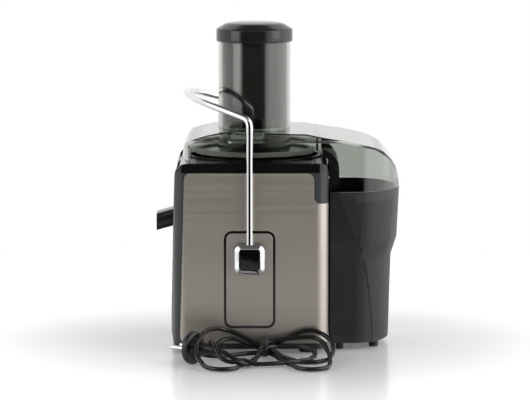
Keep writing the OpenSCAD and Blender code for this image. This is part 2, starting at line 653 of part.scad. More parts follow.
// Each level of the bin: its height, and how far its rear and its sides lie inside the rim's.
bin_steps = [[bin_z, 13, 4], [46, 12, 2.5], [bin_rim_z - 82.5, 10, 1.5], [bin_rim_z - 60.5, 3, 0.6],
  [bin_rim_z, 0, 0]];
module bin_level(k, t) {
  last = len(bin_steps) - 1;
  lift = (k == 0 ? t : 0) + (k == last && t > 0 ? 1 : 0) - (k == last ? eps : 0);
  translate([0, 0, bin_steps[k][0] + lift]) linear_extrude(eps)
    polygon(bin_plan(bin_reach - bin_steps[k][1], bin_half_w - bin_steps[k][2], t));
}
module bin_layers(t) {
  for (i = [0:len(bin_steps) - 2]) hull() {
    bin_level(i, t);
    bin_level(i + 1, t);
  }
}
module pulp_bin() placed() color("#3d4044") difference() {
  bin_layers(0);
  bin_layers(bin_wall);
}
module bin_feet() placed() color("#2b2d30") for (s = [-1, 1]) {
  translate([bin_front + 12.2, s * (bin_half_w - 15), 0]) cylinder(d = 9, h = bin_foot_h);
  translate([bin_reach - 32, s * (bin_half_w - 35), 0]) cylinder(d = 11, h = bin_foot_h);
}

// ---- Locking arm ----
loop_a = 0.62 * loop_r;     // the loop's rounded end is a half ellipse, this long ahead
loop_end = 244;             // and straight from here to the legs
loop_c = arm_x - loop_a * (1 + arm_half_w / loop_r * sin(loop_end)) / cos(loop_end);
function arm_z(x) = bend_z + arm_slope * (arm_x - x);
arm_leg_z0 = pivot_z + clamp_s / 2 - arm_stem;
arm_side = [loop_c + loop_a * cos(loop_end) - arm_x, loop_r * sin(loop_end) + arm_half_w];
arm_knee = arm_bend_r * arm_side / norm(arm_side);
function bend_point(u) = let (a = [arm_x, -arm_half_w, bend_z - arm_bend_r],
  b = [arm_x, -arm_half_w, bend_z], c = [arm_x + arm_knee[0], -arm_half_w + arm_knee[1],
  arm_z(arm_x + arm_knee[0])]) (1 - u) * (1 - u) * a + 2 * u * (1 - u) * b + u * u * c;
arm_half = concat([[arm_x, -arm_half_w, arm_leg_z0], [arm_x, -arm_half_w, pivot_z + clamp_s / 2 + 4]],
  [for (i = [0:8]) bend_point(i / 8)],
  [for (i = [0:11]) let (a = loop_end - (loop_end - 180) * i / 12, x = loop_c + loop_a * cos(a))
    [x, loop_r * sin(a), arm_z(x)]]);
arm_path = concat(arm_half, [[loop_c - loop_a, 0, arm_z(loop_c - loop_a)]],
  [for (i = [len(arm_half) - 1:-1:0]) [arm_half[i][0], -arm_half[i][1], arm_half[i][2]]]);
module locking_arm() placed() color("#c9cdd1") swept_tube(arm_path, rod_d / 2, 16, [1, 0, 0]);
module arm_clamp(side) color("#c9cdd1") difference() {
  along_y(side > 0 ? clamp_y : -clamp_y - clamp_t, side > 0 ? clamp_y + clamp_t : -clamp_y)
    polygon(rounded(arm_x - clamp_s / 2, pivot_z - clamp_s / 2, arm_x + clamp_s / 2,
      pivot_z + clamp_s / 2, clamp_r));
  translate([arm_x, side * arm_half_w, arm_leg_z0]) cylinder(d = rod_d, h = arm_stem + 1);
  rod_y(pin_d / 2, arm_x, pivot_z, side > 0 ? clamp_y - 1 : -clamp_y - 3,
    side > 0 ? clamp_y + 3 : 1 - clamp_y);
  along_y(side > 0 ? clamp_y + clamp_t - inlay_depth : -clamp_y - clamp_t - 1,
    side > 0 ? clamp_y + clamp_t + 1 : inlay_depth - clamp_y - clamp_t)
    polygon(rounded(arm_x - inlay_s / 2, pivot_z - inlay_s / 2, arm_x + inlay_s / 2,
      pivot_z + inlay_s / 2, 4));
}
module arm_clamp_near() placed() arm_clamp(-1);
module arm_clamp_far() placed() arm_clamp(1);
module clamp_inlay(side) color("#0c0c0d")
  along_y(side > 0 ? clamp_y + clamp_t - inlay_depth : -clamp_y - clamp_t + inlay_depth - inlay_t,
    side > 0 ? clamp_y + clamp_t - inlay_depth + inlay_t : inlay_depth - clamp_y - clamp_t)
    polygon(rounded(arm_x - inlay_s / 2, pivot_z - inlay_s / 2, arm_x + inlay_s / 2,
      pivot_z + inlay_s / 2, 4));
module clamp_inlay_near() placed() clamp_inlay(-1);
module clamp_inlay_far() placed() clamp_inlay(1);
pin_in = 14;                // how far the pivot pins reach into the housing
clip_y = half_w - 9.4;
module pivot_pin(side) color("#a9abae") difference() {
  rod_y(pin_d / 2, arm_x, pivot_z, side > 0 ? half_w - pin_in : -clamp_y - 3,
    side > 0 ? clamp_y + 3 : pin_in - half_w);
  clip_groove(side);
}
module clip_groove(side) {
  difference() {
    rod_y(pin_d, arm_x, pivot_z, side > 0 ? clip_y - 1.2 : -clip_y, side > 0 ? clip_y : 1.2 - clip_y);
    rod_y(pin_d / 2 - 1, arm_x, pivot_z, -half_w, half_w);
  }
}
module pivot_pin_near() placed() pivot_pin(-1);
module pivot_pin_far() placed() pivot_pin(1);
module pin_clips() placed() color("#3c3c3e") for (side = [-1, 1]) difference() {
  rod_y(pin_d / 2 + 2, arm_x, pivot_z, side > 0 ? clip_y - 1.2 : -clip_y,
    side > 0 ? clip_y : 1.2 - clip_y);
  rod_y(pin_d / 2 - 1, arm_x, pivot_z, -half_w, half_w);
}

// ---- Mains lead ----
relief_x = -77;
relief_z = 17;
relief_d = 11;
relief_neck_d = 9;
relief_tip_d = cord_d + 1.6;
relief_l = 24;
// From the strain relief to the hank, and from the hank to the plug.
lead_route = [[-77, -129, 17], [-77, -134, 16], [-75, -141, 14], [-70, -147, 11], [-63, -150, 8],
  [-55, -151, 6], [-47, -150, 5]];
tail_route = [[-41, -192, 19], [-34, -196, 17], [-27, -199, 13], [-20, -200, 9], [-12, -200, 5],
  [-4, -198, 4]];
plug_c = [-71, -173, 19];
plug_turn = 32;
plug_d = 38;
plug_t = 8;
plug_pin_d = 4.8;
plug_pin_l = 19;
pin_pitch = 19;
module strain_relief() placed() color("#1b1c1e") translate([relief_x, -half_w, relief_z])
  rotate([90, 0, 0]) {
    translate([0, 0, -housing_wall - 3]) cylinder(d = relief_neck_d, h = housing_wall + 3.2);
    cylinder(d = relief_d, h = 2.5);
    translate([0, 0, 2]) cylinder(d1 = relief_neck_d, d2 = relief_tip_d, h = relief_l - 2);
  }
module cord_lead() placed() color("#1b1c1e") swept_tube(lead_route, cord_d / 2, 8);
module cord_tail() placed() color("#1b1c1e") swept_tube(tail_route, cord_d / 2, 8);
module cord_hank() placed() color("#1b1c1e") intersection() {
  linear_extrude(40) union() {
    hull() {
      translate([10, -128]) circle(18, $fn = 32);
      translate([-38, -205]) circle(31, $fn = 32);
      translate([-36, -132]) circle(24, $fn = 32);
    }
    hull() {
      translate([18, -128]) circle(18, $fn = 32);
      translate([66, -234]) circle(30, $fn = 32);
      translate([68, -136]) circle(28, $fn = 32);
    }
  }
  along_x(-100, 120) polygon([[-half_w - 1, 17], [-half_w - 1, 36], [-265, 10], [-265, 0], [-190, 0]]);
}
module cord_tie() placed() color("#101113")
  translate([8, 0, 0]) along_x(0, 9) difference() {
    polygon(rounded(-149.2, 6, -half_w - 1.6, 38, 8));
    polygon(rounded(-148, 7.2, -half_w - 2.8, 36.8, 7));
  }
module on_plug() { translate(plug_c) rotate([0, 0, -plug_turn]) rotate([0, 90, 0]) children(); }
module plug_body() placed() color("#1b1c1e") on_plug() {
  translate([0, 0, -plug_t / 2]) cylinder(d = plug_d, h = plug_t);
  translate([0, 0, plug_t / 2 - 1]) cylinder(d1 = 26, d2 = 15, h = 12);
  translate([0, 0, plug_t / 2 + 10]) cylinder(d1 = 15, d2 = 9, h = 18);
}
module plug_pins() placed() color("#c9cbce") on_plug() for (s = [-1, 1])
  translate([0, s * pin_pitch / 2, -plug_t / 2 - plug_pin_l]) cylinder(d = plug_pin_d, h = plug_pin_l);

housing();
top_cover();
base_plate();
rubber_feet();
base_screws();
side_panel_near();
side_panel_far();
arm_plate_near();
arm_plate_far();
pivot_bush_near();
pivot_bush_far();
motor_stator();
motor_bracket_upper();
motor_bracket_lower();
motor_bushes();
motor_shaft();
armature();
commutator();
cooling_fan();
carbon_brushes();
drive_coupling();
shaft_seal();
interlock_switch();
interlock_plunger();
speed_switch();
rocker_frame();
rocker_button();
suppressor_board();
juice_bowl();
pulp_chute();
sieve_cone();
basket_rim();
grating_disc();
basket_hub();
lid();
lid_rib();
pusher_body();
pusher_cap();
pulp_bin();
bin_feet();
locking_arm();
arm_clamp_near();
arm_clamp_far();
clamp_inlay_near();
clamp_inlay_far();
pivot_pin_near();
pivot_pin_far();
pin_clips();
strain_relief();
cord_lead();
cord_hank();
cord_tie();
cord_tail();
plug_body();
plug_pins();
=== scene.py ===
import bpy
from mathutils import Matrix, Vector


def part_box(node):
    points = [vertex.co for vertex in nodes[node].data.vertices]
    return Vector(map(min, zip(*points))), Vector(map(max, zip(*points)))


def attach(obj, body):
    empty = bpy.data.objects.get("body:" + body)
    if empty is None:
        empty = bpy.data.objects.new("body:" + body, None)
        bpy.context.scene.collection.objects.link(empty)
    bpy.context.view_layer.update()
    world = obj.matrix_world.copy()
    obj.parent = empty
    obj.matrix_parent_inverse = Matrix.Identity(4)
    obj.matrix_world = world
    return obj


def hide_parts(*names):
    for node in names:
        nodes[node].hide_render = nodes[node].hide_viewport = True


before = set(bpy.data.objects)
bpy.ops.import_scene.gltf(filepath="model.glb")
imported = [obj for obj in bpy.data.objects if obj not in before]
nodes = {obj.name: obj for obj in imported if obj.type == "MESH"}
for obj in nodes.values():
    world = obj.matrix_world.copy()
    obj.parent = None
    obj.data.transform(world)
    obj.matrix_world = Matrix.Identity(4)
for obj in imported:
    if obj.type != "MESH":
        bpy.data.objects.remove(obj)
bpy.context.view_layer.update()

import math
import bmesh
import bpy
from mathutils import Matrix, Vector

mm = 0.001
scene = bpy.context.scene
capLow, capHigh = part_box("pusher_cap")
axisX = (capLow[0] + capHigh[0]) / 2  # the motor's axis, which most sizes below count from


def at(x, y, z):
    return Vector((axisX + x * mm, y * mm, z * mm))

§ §

**Problem to solve**
Set down exactly the lines from the line that contains "obj.parent = empty" to the line that contains "obj.matrix_world = Matrix.Identity(4)", both lines included, and nothing more.

**Final answer**
    obj.parent = empty
    obj.matrix_parent_inverse = Matrix.Identity(4)
    obj.matrix_world = world
    return obj


def hide_parts(*names):
    for node in names:
        nodes[node].hide_render = nodes[node].hide_viewport = True


before = set(bpy.data.objects)
bpy.ops.import_scene.gltf(filepath="model.glb")
imported = [obj for obj in bpy.data.objects if obj not in before]
nodes = {obj.name: obj for obj in imported if obj.type == "MESH"}
for obj in nodes.values():
    world = obj.matrix_world.copy()
    obj.parent = None
    obj.data.transform(world)
    obj.matrix_world = Matrix.Identity(4)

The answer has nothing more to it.